Again in the JobQueue. You push and pop pointers. So there is no concept of ownership.

class JobQueue
{
private:
    queue<JobItem*>                 job_queue_;
public:
    // Definitely I need to use mutex and condition variable here
    JobItem* pick();
    void push(JobItem* job_item);
};

As a user of this class I could easily accidently pass the address of a Job object that is actual an automatic variable. Unless I read the code it is not obvious that the code will blow up. Even worse the code may not blow up for a while since the pointer is not deleted until after the work has been done.

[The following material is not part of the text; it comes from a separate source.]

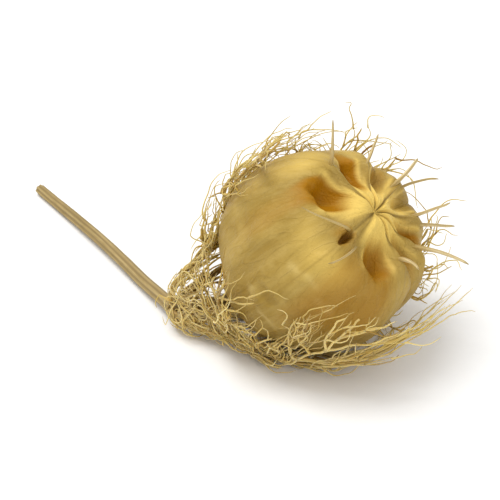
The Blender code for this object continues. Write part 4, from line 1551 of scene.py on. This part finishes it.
class OBJECT_OT_stage(bpy.types.Operator):
    """Lays the pale floor, sets the soft lights and places the camera"""

    bl_idname = "seed_pod.stage"
    bl_label = "Stage"

    def execute(self, context):
        stage = context.scene.pod_stage
        scene = context.scene
        self.lay_floor(stage)
        soft_light("key_light", stage.key_power, *KEY_LIGHT)
        soft_light("fill_light", stage.fill_power, *FILL_LIGHT)
        world = bpy.data.worlds.new("soft_sky")
        world.use_nodes = True
        sky = world.node_tree.nodes["Background"]
        sky.inputs["Color"].default_value = (1.0, 1.0, 1.0, 1)
        sky.inputs["Strength"].default_value = stage.sky
        scene.world = world
        scene.view_settings.view_transform = "Standard"
        self.place_camera(scene, stage)
        return {"FINISHED"}

    @staticmethod
    def lay_floor(stage):
        """A wide plain floor just under the pod."""
        mesh = bpy.data.meshes.new("floor")
        corners = [(x * FLOOR_HALF, y * FLOOR_HALF, 0) for x, y in ((-1, -1), (1, -1), (1, 1), (-1, 1))]
        mesh.from_pydata(corners, [], [(0, 1, 2, 3)])
        floor = bpy.data.objects.new("floor", mesh)
        bpy.context.scene.collection.objects.link(floor)
        floor.location.z = -FLOOR_DROP
        made, tree, shader = new_material("pale_floor", roughness=0.7, specular=0.3)
        clouds = ranged(tree, noised(tree, place(tree), 0.8), 0.3, 0.7, 0.0, 0.06)
        fill(tree, shader, {"Base Color": mixed(tree, clouds, stage.floor_colour, FLOOR_SHADE)})
        mesh.materials.append(made)
        floor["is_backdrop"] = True

    @staticmethod
    def place_camera(scene, stage):
        """The camera at the photograph's viewing angle."""
        camera = bpy.data.cameras.new("camera")
        camera.lens = stage.lens
        camera.clip_start = CLIP_START
        made = bpy.data.objects.new("camera", camera)
        level, rise = math.cos(stage.elevation), math.sin(stage.elevation)
        towards = Vector((level * math.sin(stage.azimuth), -level * math.cos(stage.azimuth), rise))
        made.location = AIM + towards * stage.distance
        aim(made, AIM)
        scene.collection.objects.link(made)
        scene.camera = made


class VIEW3D_PT_seed_pod(bpy.types.Panel):
    """Lists the steps that dress the seed pod."""

    bl_label = "Seed pod"
    bl_space_type = "VIEW_3D"
    bl_region_type = "UI"
    bl_category = "Seed pod"

    def draw(self, context):
        for operator in OPERATORS:
            self.layout.operator(operator.bl_idname)


OPERATORS = (OBJECT_OT_capsule, OBJECT_OT_horns, OBJECT_OT_stem, OBJECT_OT_bracts, OBJECT_OT_stage)
GROUPS = {
    "seed_pod_looks": SeedPodLooks,
    "stem_looks": StemLooks,
    "bract_looks": BractLooks,
    "pod_stage": StageSettings,
}


def register():
    for kind in (*GROUPS.values(), *OPERATORS, VIEW3D_PT_seed_pod):
        bpy.utils.register_class(kind)
    for name, kind in GROUPS.items():
        setattr(bpy.types.Scene, name, bpy.props.PointerProperty(type=kind))


def unregister():
    for name in GROUPS:
        delattr(bpy.types.Scene, name)
    for kind in reversed((*GROUPS.values(), *OPERATORS, VIEW3D_PT_seed_pod)):
        bpy.utils.unregister_class(kind)


def main():
    register()
    bpy.ops.seed_pod.capsule()
    bpy.ops.seed_pod.horns()
    bpy.ops.seed_pod.stem()
    bpy.ops.seed_pod.bracts()
    bpy.ops.seed_pod.stage()
    boxes = {"cad": CAD_BOX, "visual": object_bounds()}
    boxes = {name: [list(corner) for corner in box] for name, box in boxes.items()}


if __name__ == "__main__":
    main()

In this case I would use a smart pointer. The obvious one is std::unique_ptr. When you use this as a parameter you are indicating that you are accepting ownership of the object.

class JobQueue
{
private:
    // You are maintaining a queue of owned pointers.
    // You will take responsibility for deleting them when this
    // object is destroyed.
    queue<std::unique_ptr<JobItem>>      job_queue_;
public:
    // This method returns a pointer.
    // More importantly it is returning ownership of the pointer to
    // you uniquely so you are the sole owner of the pointer and the
    // JobQueue is no longer retaining any pointers to this object.
    std::unique_ptr<JobItem> pick();


    // This method accepts a unique_ptr.
    // Because it accepts the unique_ptr by value you are loosing
    // ownership. Once this method is called you will no longer own
    // the object it will be gone from the object you passed.
    void push(std::unique_ptr<JobItem> job_item);
};

##Use modern C++

Its 2016. C++11 has been out for 5 years. C++14 has been out for two years. Both have std::thread and the associated parallel libraries.